The most desperate of them all, however, appears to be the Gujarat chief minister, Mr Narendra Modi. He has demonstrated that he is more powerful and effective in implementing the RSS ideological project of ethnic cleansing in establishing the RSS objective of converting the secular democratic republic of India into a rabidly intolerant fascistic ‘Hindu Rashtra’. He had managed to sideline his long-standing rival, an RSS pracharak of some-standing, Sanjay Joshi. Recall how Govindacharya was banished for calling Vajpayee as a mukhota. Hoping to consolidate Hindu communal polarisation and learning from the Shiv Sena’s attacks on North Indians, particularly Biharis in Maharashtra, he had now launched a broad side against the Bihar chief minister Nitish Kumar. He sees the latter as the potential threat to his prime ministerial chances in the event of the NDA ever coming to power.
While these public spats among the RSS/BJP leaders may provide some political entertainment, the fact that they are looking forward to form the next central government is ominous. The RSS vision stands in complete contrast and contradiction to the very ‘idea of India’ as being a multi-religious, multi-lingual, multi-ethnic, multi-socio cultural, secular democratic republic.
The communal genocide in Gujarat has shown the country and the world the depths of inhuman criminality and the grave breach of security for the religious minorities under their dispensation. Despite the report of the Supreme Court appointed amicus curie to the courts, no case has been registered against Modi. After more than a decade of disruption and communal riots that spilt the blood of patriotic Indians, the threads of consolidating the secular-democratic republic were picked up once again with the defeat of the BJP-led NDA government in 2004 general elections. The country cannot afford to return to a situation of communal mayhem.
Former member of the Planning Commission and currently member of the Rajya Sabha, Bhalchandra Mungekar has exposed the myth of a vibrant Gujarat under Modi’s leadership recently. He shows that Gujarat is not the leading state as per any economic parameters like growth rate, per capita income etc.
With respect to Human Development Index (HDI), Gujarat's story is devastating. The HDI for Gujarat, in 2008, was 0.527 and it ranked tenth among major states. Kerala stood first (HDI: 0.790), Himachal Pradesh scored 0.652, Punjab 0.605, Maharashtra 0.572 and Haryana 0.552. With respect to three HDI components – income, health and education – Gujarat does not present a shining story.
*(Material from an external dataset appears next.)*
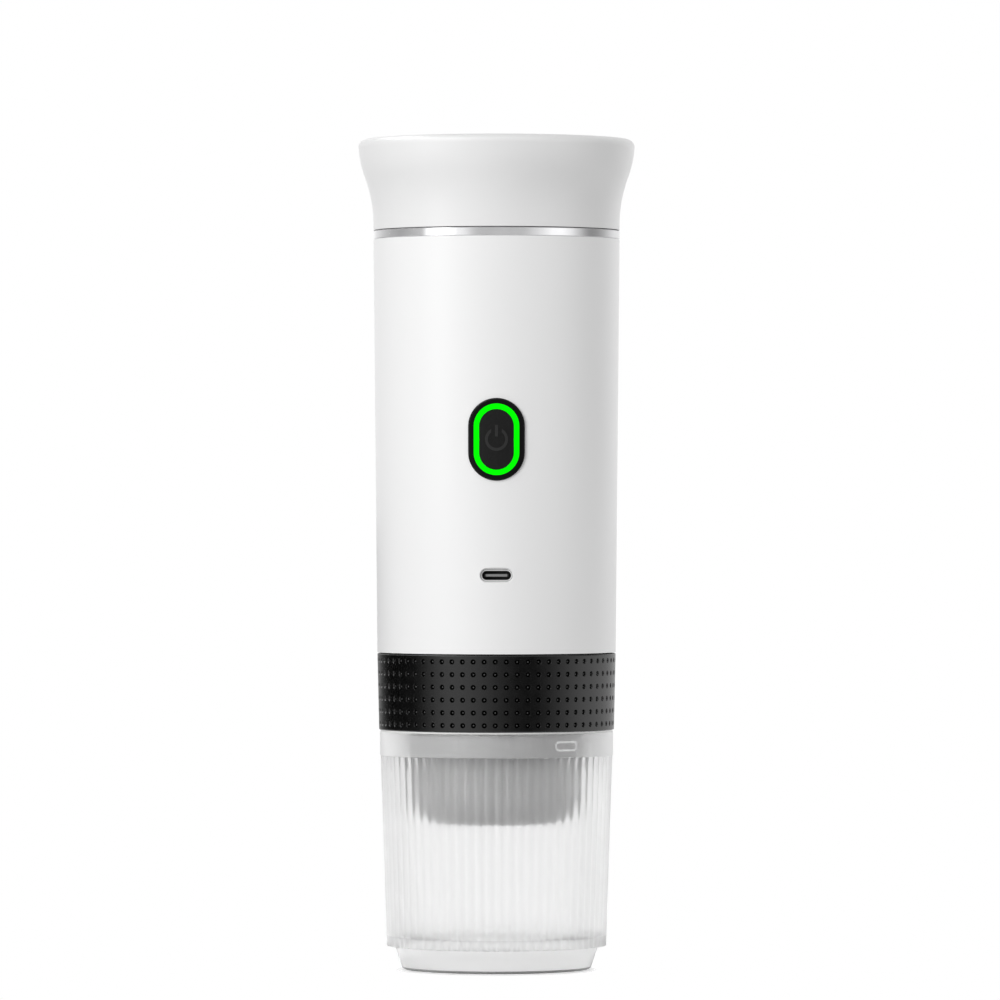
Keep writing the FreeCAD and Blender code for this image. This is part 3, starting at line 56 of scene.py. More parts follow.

In this respect, states like Kerala took the lead in every sector, while Punjab, Himachal Pradesh, Haryana, Maharashtra, Tamilnadu and West Bengal did better than Gujarat.
It is found that inequality with respect to income, education and health is higher in Gujarat than some of the major states. Shockingly, in terms of hunger – as revealed by the ‘State Hunger Index 2008’ –Gujarat ranked 13th among 17 big states and worse than Orissa.
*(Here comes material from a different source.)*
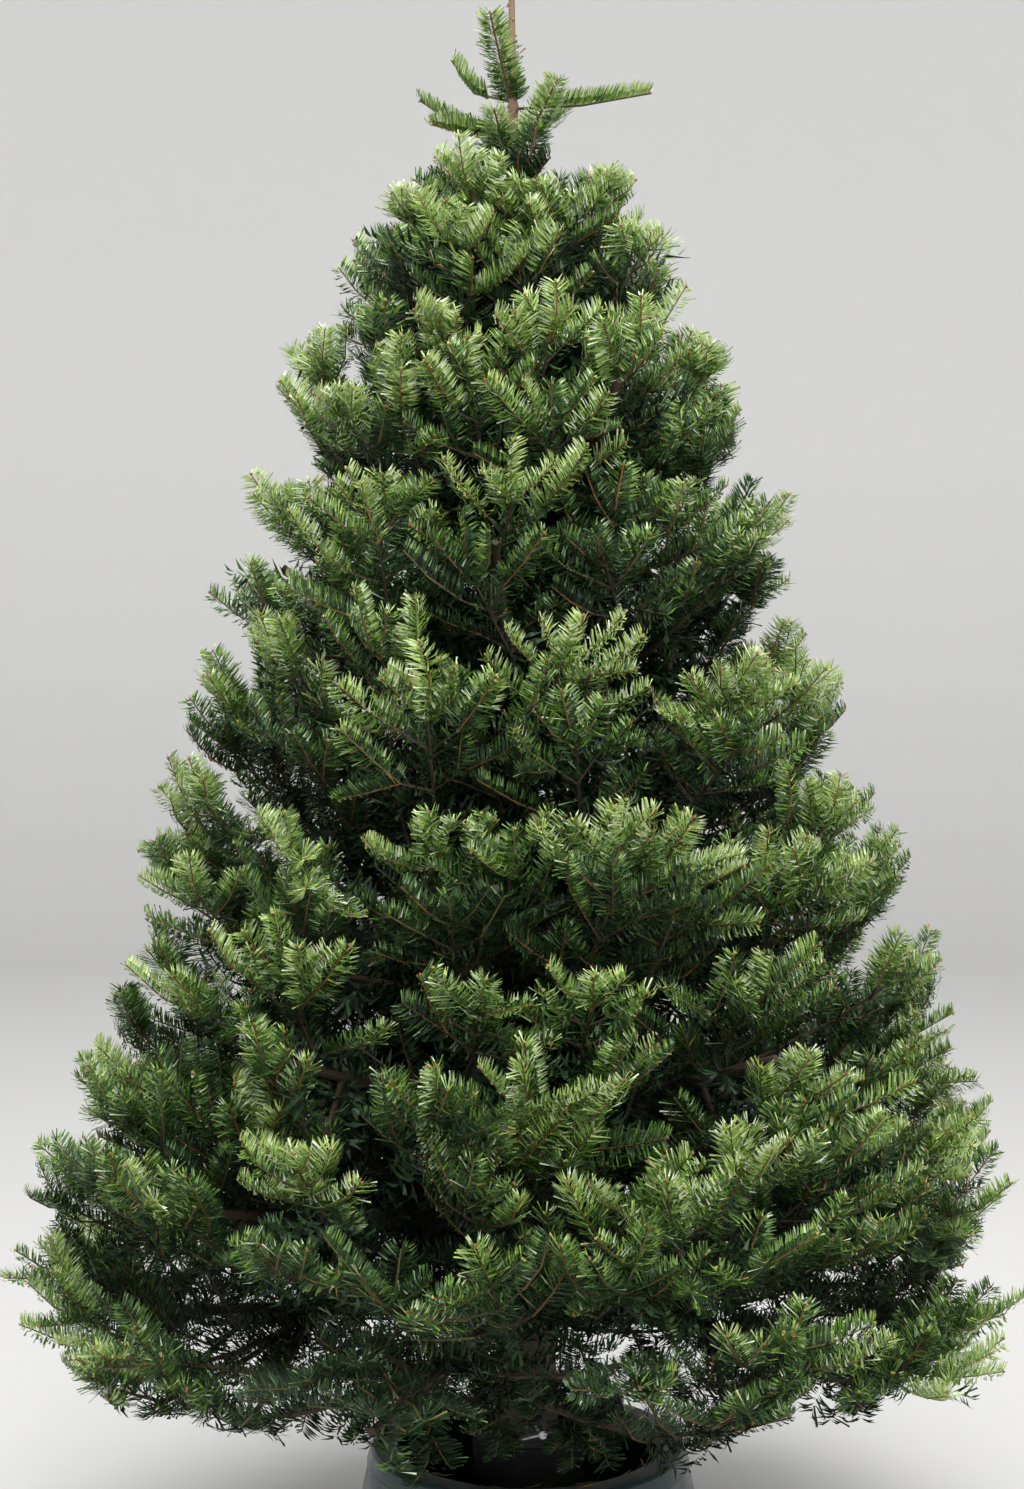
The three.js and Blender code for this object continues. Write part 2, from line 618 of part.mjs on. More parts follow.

In Gujarat, the percentage of women suffering from anaemia has risen from 46.3 per cent in 1999 to 55.5 per cent in 2004, and amongst children from 74.5 per cent to 80.1 per cent. The conditions of dalits and women have deteriorated during the last decade; while those of Muslims and tribals are still worse.
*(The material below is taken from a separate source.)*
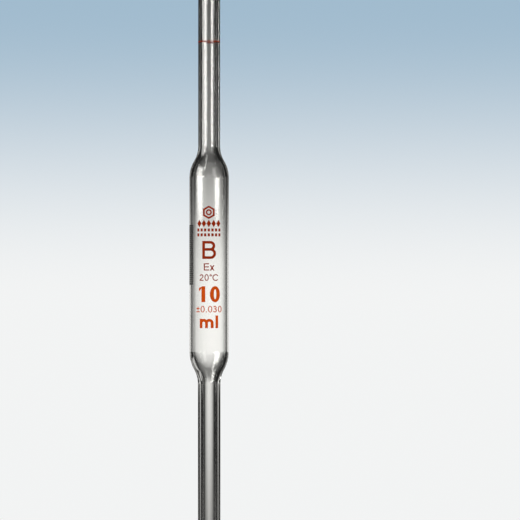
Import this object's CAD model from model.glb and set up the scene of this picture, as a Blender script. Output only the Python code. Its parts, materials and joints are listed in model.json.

There is also yet another substantial contradiction in the RSS/BJP’s efforts to realise their dreams. Their core support base is dependent upon the intensity of communal polarisation that they are able to generate. However, having tried and failed a number of times in the past to get a majority on their own, they had to seek allies and, thus, was born the NDA. These allies, however keen they may be to share power and the spoils of office, cannot, for their own political reasons of sustaining the support of the minorities in their own states, go along with a programme of intensifying communal polarisation. It is this contradiction that the RSS/BJP continues to remain incapable of resolving satisfactorily.
How these contradictions will unfold in the run-up to the next general elections, only time will show us. However, the Indian people’s commitment and steadfastness in defending our secular-democratic republic may, once again, be put to test. In this context, it needs to be recollected that often in the past, the Congress party has displayed a vacillating and compromising attitude in frontally confronting the communal monster, in whichever form it may appear. In the past, they had performed the shilanyas to launch their election campaign, providing grist to the communal mill; they sought to appease a section of the minorities in the Shahbanu case, the anti-Sikh riots of 1984 etc etc. Such an attitude can only bolster the agenda and polarisation that the communal forces seek.
However, the current race for the chair of the prime minister amongst the BJP leaders is throwing up interesting combinations. The old opponents – Advani and Murli Manohar Joshi – are reportedly closing ranks to confront the Gadkari-Modi-Jaitley nexus. Whatever may finally happen, all this reminds us of an old Telugu saying: aalu ledu, chulu ledu, koduku peru Somalingam (I have neither a home nor a wife, but my son’s name is Somalingam). The general elections are two years away. The BJP has neither won the election nor is it likely to muster a majority in the Lok Sabha, yet the dreams of becoming the prime minister seem to be growing in numbers.